Roberts and four other justices disagreed.
Writing for the majority, Roberts several times asserted that “things have changed dramatically” since the VRA was first enacted. Roberts went on to argue that the changed circumstances, which Congress had specifically not found, meant that the time had come to end a remedy that strained the normal constitutional order. In her dissent, Justice Ruth Bader Ginsburg characterized the majority’s opinion ending preclearance as being like “throwing away an umbrella in the middle of a rainstorm because you are not getting wet.”
Events would prove Ginsburg right and Roberts wrong.
The day the Shelby County ruling was made public, Texas announced it would implement a strict voter photo ID requirement the DOJ had previously blocked. North Carolina promptly followed suit, enacting a photo ID requirement as well as reducing the window for voter registration and cutting back on early voting. Alabama and Mississippi similarly moved after the Shelby decision to enact voting restrictions of their own. Such behavior continued up to and beyond the 2020 elections.
The Roberts court’s evisceration of Section 5 meant that states and jurisdictions could enact and implement voting restrictions until they were sued and a court made them stop, which could take several election cycles. Such suits did occur — and were occasionally successful — but they were expensive and took time.
As if to cement the process of neutering the VRA, the Roberts court at the end of its 2020 term made it more difficult to challenge voting restrictions post facto. Its decision in Brnovich v. Democratic National Committee said that Section 2 of the VRA, which banned nationally racial discrimination in voting, applied only to intentional discrimination, not to acts that have the effect of disadvantaging racial groups, a standard that will be difficult to meet, intentions being much harder to prove than effects.

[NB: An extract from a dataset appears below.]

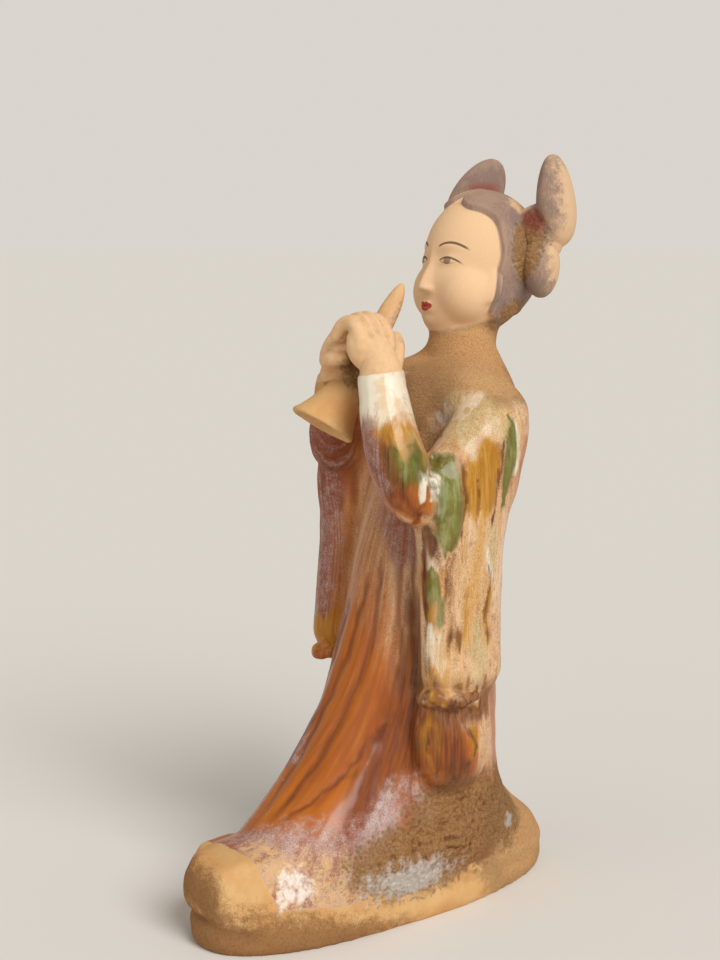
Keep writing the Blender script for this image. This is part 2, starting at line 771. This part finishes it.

The Roberts court’s “stench” comes from decisions that have eroded the principle on which our constitutional republic was founded, i.e., the people are the ultimate sovereigns in America, and they exercise that sovereignty through voting, initially by voting to ratify the Constitution. Examples of such Roberts court decisions include Shelby and Brnovich as well as Citizens United v. FEC (2010), which reversed long-standing campaign finance restrictions.
The Founding Fathers clearly did not mean the Constitution to allow either efforts to produce desired electoral outcomes by restricting access to the ballot or those with financial resources to dominate the electoral space, but that is where the Roberts court has put us.

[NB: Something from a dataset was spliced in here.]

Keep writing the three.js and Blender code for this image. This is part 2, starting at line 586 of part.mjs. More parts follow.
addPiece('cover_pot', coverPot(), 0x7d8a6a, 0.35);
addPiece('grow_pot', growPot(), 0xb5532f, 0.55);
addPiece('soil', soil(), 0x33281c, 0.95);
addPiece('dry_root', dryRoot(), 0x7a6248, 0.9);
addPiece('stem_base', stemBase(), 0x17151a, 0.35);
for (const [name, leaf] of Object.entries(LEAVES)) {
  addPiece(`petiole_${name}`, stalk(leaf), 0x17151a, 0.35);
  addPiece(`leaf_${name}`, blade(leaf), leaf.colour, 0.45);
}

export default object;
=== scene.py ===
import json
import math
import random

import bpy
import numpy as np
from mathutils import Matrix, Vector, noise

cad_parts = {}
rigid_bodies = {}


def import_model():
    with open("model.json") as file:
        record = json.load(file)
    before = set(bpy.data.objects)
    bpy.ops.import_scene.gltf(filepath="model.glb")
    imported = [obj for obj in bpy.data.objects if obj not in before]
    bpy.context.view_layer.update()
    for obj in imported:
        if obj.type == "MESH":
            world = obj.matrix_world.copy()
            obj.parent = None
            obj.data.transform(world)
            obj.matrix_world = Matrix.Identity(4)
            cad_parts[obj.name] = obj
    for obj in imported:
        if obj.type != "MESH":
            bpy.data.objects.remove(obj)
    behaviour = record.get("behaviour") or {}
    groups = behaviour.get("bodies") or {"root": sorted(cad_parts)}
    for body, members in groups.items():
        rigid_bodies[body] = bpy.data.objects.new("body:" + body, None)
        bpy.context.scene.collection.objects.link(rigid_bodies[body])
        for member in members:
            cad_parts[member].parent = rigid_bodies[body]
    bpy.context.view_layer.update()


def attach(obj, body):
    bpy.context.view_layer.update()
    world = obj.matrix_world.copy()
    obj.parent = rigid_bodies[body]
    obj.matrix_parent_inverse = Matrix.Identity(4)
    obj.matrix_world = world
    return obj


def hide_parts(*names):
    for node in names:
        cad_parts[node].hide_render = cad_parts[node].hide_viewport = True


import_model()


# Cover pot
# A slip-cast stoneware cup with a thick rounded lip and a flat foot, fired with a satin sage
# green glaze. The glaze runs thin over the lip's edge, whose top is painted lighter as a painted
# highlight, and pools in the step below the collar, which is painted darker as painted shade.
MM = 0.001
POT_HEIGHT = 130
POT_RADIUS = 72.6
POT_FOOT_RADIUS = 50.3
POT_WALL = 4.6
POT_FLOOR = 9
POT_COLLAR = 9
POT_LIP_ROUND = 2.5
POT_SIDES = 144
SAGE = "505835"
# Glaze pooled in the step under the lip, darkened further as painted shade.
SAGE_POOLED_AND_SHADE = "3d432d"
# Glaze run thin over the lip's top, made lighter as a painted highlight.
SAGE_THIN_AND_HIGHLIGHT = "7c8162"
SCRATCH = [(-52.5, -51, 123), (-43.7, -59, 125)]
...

What the Roberts court has done in undermining voting rights is principally a domestic concern, but it also matters diplomatically.
Our constitutional order is the foundation of America’s domestic tranquility and prosperity, which is the basis of our strength abroad.
Additionally, an intangible source of American power rests on the heretofore widespread respect and admiration of our democratic institutions and practices, particularly free and fair elections.
The efforts of a sitting president to overturn the 2020 election and subsequent actions by Republican-led states to restrict future voting, which the Roberts court’s decisions make easier to do and harder to challenge, have had the effect abroad of making the America system of governance look less special — and they undermine decades of U.S. diplomacy to promote democracy.
Democracy diplomacy matters, which is why Republican and Democratic administrations have pursued it and why President Biden hosted a virtual democracy summit last week. But the eroding of the fundamentals of American popular sovereignty hurts America in its global competition with Xi Jinping’s China and Vladimir Putin’s Russia and in dealing with the autocratic drift in parts of Europe and elsewhere. It matters even more at home.
The “greatest generation,” which is now passing from the scene, had to fight abroad in WWII to protect that constitutional order; now, current generations need to fight at home — through local, state and national elections — to protect our constitutional order and safeguard the rights won when Americans ratified the Constitution in 1788 and established the world’s first constitutional republic.
Kenneth C. Brill is a retired career Foreign Service Officer who served as an ambassador in the Clinton and Bush Administrations and was the founding Director of the U.S. National Counterproliferation Center within the Office of the Director of National Intelligence.